Problem to solve
Starting at the line that contains "Model this object", reproduce each line exactly up to and including the line that contains "CLEAR = 0.3". Reproduce nothing else.

Records from a data source

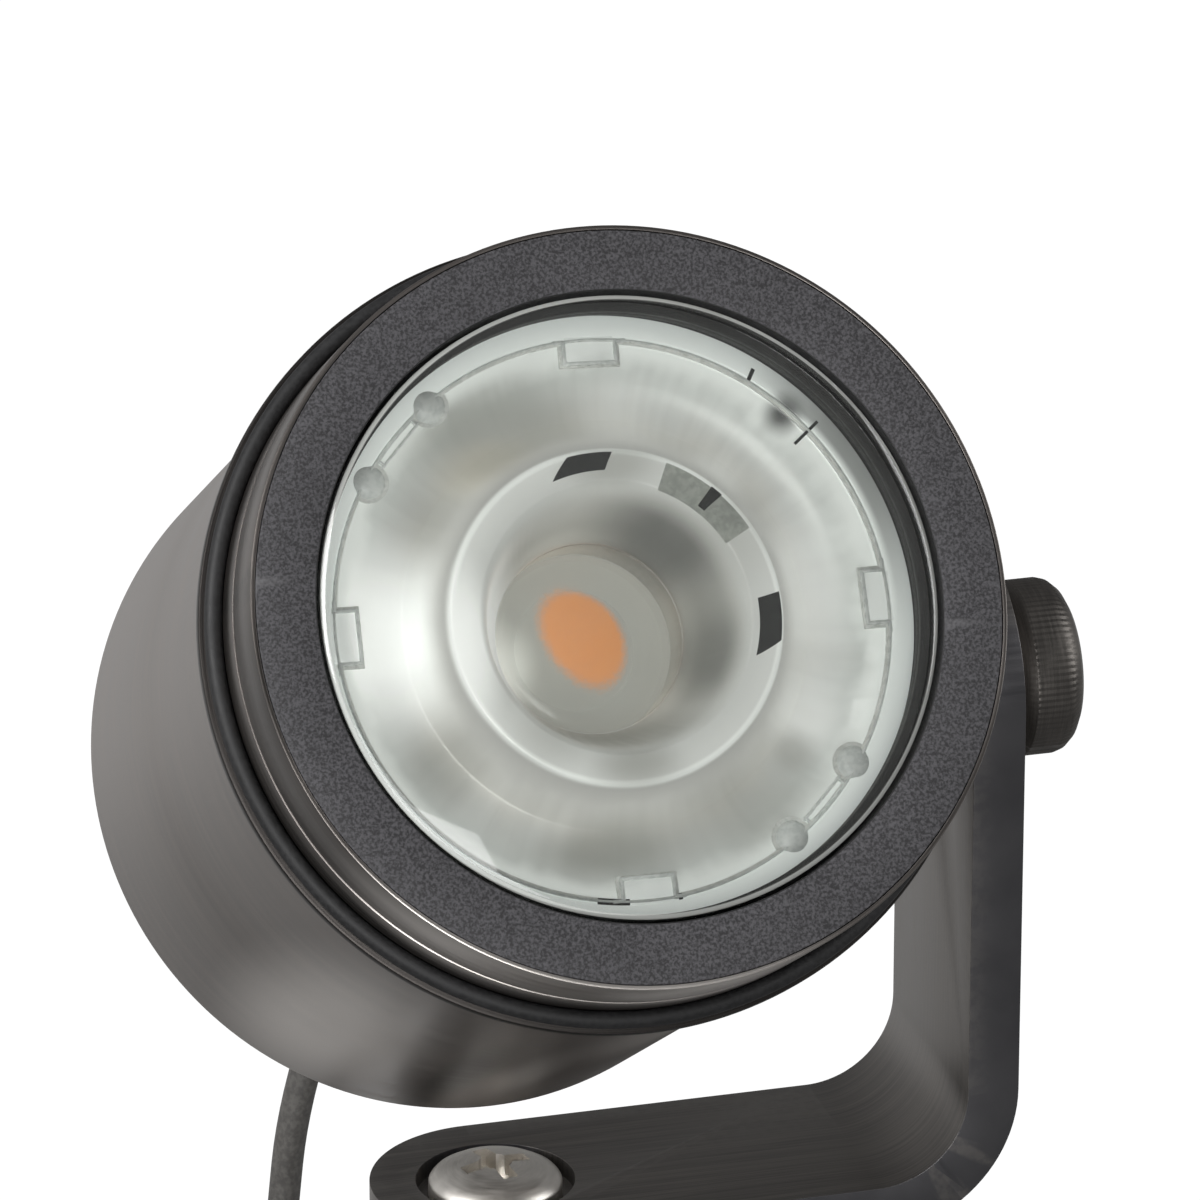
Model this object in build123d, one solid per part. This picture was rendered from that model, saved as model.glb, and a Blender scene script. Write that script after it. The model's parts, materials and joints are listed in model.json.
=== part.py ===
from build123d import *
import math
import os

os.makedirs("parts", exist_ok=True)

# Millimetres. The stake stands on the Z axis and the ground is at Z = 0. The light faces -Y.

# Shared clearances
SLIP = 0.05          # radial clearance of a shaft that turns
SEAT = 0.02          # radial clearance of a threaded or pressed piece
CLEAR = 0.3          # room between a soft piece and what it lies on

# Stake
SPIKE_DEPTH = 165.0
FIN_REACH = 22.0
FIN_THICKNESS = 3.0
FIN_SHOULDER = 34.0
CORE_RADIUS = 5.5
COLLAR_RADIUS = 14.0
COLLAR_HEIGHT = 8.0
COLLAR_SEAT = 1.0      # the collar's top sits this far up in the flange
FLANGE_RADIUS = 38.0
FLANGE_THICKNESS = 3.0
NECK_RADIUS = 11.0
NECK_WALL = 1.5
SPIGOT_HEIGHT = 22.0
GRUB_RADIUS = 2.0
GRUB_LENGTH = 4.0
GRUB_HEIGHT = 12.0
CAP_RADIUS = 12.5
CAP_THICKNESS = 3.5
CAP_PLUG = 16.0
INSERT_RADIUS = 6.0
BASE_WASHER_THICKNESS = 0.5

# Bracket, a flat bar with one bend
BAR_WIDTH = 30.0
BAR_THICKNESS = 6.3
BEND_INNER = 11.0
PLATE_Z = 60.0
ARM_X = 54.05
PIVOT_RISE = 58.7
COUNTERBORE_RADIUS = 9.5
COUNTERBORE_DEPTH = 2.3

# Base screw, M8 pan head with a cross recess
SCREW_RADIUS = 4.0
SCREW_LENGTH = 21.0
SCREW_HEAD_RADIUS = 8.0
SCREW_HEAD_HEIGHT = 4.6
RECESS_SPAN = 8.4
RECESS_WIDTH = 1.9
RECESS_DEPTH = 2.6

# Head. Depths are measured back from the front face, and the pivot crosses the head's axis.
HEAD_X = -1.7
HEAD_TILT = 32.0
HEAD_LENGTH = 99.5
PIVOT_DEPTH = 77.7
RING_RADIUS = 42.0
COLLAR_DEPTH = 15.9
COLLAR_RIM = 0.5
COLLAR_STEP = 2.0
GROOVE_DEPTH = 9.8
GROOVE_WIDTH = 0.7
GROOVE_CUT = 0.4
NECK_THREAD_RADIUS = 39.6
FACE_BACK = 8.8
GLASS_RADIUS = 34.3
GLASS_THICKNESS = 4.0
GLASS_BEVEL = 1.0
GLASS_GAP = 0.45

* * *

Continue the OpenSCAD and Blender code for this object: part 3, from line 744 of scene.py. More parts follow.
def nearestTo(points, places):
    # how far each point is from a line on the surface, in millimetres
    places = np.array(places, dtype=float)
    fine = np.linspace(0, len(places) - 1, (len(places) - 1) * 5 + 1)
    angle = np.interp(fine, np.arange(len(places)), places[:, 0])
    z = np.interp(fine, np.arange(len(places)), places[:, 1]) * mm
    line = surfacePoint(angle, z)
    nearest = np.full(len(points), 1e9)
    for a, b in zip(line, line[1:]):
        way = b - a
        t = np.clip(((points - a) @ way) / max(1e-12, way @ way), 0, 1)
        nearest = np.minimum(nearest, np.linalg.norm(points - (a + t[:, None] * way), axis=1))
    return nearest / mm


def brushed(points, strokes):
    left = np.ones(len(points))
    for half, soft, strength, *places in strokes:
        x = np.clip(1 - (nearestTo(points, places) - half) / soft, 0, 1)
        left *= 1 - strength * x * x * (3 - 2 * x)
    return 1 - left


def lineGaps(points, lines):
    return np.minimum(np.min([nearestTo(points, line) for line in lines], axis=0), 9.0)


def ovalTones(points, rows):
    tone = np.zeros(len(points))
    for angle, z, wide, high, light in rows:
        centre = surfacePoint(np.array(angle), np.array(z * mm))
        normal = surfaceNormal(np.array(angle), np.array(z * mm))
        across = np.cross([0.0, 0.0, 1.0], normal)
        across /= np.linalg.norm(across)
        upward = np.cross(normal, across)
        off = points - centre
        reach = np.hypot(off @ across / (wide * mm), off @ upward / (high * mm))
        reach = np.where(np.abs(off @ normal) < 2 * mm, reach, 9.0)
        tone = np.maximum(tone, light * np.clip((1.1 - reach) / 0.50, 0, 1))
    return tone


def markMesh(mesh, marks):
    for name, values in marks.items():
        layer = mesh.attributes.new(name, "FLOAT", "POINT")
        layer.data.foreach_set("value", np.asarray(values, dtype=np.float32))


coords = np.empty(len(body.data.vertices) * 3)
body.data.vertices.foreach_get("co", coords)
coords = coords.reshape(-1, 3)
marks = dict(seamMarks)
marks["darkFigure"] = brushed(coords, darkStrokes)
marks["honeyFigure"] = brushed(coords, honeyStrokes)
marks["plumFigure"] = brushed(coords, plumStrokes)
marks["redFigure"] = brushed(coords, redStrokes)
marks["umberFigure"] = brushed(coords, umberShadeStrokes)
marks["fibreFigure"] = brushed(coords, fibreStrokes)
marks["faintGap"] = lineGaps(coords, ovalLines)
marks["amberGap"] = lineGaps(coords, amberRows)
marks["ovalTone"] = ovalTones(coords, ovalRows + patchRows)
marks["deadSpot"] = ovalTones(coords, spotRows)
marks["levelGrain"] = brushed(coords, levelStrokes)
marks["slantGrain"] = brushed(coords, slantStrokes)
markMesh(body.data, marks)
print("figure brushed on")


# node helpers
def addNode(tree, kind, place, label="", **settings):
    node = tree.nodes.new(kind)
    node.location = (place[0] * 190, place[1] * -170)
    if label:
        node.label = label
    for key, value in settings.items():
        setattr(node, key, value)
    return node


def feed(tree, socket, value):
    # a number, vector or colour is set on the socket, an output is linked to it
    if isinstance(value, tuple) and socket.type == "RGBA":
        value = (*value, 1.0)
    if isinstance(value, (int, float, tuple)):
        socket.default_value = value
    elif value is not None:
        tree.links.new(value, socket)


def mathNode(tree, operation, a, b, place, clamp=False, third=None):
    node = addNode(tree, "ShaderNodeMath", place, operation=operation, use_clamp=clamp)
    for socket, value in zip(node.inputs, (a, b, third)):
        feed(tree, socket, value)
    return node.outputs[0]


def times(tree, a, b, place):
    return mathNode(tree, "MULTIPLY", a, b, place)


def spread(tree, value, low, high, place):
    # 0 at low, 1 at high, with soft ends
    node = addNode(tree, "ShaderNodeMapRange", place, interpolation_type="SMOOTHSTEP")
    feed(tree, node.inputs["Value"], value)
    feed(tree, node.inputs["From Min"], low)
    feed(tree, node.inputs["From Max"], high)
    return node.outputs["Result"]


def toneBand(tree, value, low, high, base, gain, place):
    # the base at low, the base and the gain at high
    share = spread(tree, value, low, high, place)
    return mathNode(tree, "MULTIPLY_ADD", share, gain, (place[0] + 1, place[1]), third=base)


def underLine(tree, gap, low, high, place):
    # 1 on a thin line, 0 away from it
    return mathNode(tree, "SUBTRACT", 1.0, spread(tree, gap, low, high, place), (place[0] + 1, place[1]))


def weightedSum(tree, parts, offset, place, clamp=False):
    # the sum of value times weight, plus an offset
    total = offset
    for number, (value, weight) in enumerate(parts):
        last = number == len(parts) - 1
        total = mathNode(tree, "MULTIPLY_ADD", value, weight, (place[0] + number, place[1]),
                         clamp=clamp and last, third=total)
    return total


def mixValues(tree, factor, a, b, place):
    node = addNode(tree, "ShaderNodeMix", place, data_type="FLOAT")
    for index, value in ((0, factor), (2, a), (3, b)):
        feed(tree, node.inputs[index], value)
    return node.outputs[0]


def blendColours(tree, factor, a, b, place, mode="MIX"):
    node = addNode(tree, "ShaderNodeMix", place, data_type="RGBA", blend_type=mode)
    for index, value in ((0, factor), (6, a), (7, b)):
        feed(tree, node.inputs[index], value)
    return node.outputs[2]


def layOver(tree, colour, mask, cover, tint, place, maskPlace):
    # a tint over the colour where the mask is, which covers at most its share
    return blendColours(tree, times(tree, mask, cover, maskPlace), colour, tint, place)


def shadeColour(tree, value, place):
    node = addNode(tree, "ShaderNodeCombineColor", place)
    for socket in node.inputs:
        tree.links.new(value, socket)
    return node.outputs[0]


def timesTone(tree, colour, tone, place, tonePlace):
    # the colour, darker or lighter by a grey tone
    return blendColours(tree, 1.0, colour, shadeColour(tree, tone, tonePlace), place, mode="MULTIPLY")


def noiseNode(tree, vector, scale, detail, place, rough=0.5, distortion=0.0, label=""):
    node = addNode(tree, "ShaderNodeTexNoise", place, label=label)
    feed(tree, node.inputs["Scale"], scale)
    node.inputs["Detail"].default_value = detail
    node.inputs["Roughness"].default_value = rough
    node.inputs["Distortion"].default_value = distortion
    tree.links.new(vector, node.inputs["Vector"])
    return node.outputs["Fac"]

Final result
Model this object in build123d, one solid per part. This picture was rendered from that model, saved as model.glb, and a Blender scene script. Write that script after it. The model's parts, materials and joints are listed in model.json.
=== part.py ===
from build123d import *
import math
import os

os.makedirs("parts", exist_ok=True)

# Millimetres. The stake stands on the Z axis and the ground is at Z = 0. The light faces -Y.

# Shared clearances
SLIP = 0.05          # radial clearance of a shaft that turns
SEAT = 0.02          # radial clearance of a threaded or pressed piece
CLEAR = 0.3          # room between a soft piece and what it lies on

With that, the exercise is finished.